Brandings do occur, but they are exceptions. The exceptions are more common in fraternities than in sororities, and more common in historically Black fraternities or sororities. Even in the exceptions, it is usually a voluntary (and drunken) activity that has nothing to do with initiation. The brands are usually the Greek letters of the house, and in a visible spot, displayed with pride.
7. Why is the DOS brand the initials of Keith Raniere and Allison Mack? The true answer is that the intent is to remind the victim that she is now and forever the slave-property of Keith Raniere.
– Question how you benefit from Keith Raniere’s initials being there at all, instead of just Allison Mack’s? Or of just your immediate “master”?
– Question why the brand, even if it serves a purpose, could not be just the letters DOS, or a symbol?
8. Why is the brand in the pubic area? The true answer is that the intent is to remind the victim that she is now and forever the sexual-property of Keith Raniere. Branding on the buttocks would indicate simple slave-status as well or better, and be equally inconspicuous. Branding on the bottom of the foot would be even less conspicuous. How does it help you to have Keith Raniere’s initials permanently engraved where all future intimate partners will find them?
9. This is very disturbing for me. I don’t know what to think. What should I do?
Most members of ESP, SOP, Jness and DOS have friends who have left. You have been indoctrinated to disconnect from them so they don’t interfere with your “progress” – and taught that they have “taken the Fall,” are “suppressives”, or even “Luciferians.” Question that indoctrination. If they were true friends before, they are still true friends now.
You can reach out to them. They will understand where you are because they have been there themselves. They will even understand if you have shunned them, even been rude to them, because they were subjected to the same indoctrination.
Raniere reportedly juggled multiple sex partners back into the Consumer Buy-Line pyramid scheme days, long before NXIVM, ESP, etc.
Gaslighting in relationships seems common enough that there are lots of articles about it. It seems likely Raniere would have gaslighted his girlfriends into ignoring then accepting his infidelities.
After the collapse of Consumer Buy-Line, when he was thinking of what to do next, it would have been quite natural to combine his pyramid scheme experience with his gaslighting experience. The result was Executive Success Program!
11 Signs of Gaslighting in a Relationship
Gaslighting is a manipulation tactic used to gain power. And it works too well.
Posted Jan 22, 2017
Gaslighting is a tactic in which a person or entity, in order to gain more power, makes a victim question their reality. It works much better than you may think. Anyone is susceptible to gaslighting, and it is a common technique of abusers, dictators, narcissists, and cult leaders. It is done slowly, so the victim doesn’t realize how much they’ve been brainwashed. For example, in the movie Gaslight (1944), a man manipulates his wife to the point where she thinks she is losing her mind.

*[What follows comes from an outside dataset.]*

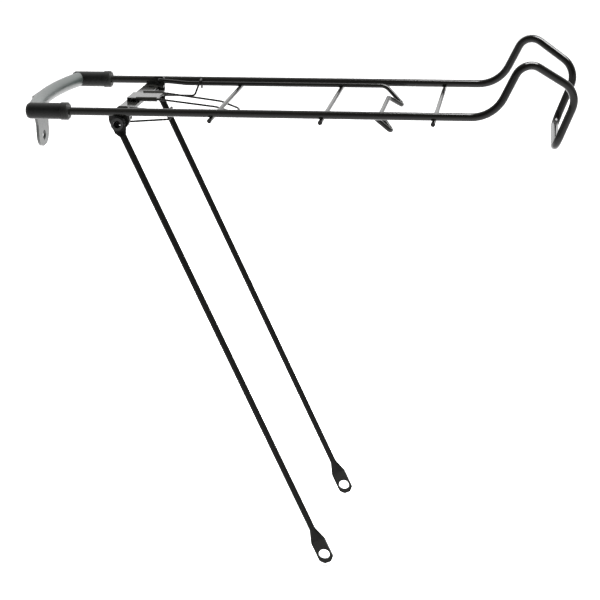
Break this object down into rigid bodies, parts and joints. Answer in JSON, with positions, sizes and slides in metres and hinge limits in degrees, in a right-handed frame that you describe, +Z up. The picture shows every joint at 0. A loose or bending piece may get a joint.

People who gaslight typically use the following techniques:
1. They tell blatant lies.
You know it’s an outright lie. Yet they are telling you this lie with a straight face. Why are they so blatant? Because they’re setting up a precedent. Once they tell you a huge lie, you’re not sure if anything they say is true. Keeping you unsteady and off-kilter is the goal.
2. They deny they ever said something, even though you have proof.
You know they said they would do something; you know you heard it. But they out and out deny it. It makes you start questioning your reality—maybe they never said that thing. And the more they do this, the more you question your reality and start accepting theirs.
3. They use what is near and dear to you as ammunition.
They know how important your kids are to you, and they know how important your identity is to you. So those may be one of the first things they attack. If you have kids, they tell you that you should not have had those children. They will tell you’d be a worthy person if only you didn’t have a long list of negative traits. They attack the foundation of your being.
4. They wear you down over time.
This is one of the insidious things about gaslighting—it is done gradually, over time. A lie here, a lie there, a snide comment every so often…and then it starts ramping up. Even the brightest, most self-aware people can be sucked into gaslighting—it is that effective. It’s the “frog in the frying pan” analogy: The heat is turned up slowly, so the frog never realizes what’s happening to it.
5. Their actions do not match their words.
When dealing with a person or entity that gaslights, look at what they are doing rather than what they are saying. What they are saying means nothing; it is just talk. What they are doing is the issue.
6. They throw in positive reinforcement to confuse you.
This person or entity that is cutting you down, telling you that you don’t have value, is now praising you for something you did. This adds an additional sense of uneasiness. You think, “Well maybe they aren’t so bad.” Yes, they are. This is a calculated attempt to keep you off-kilter—and again, to question your reality. Also look at what you were praised for; it is probably something that served the gaslighter.
7. They know confusion weakens people.
Gaslighters know that people like having a sense of stability and normalcy. Their goal is to uproot this and make you constantly question everything. And humans’ natural tendency is to look to the person or entity that will help you feel more stable—and that happens to be the gaslighter.
8. They project.
They are a drug user or a cheater, yet they are constantly accusing you of that. This is done so often that you start trying to defend yourself, and are distracted from the gaslighter’s own behavior.
9. They try to align people against you.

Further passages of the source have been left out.